EM fits a GMM by alternating two steps: the E-step computes each point's responsibility (posterior probability) under each Gaussian using current parameters, and the M-step updates the means, covariances, and mixing weights to maximize the expected log-likelihood given those responsibilities. It iterates until the likelihood converges. Because the objective is non-convex, EM only reaches a local optimum, so initialization and multiple restarts matter.

What makes the Normal distribution so central in statistics, and when does it fail?

The Normal distribution is justified by the Central Limit Theorem — averages of large i.i.d. samples converge to Normal regardless of the underlying distribution. It is fully characterized by mean and variance, enabling closed-form inference. It fails for heavy-tailed data, skewed outcomes, bounded quantities, and rare extreme events.
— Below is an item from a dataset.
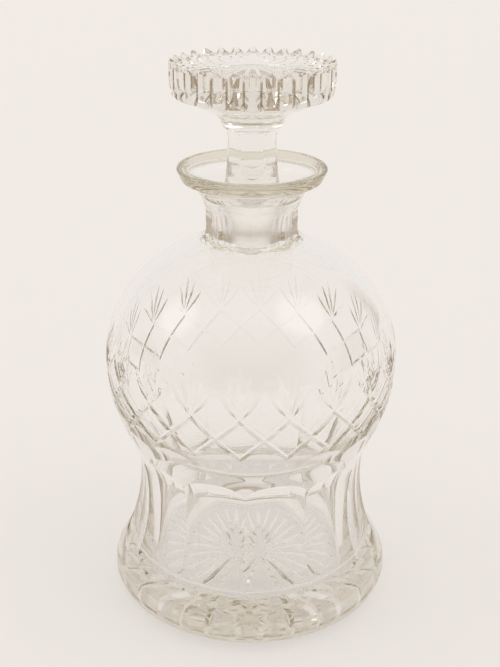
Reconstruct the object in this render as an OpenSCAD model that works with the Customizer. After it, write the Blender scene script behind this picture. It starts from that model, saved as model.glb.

When does each common distribution arise — Bernoulli, Binomial, Poisson, Normal, Exponential, Uniform?

Each distribution has a natural generative story: Bernoulli is a single coin flip; Binomial sums Bernoullis; Poisson counts rare arrivals; Normal emerges from sums of many small effects; Exponential models waiting times between Poisson events; Uniform assigns equal probability across a range. Choosing correctly comes from matching that story to the data-generating process.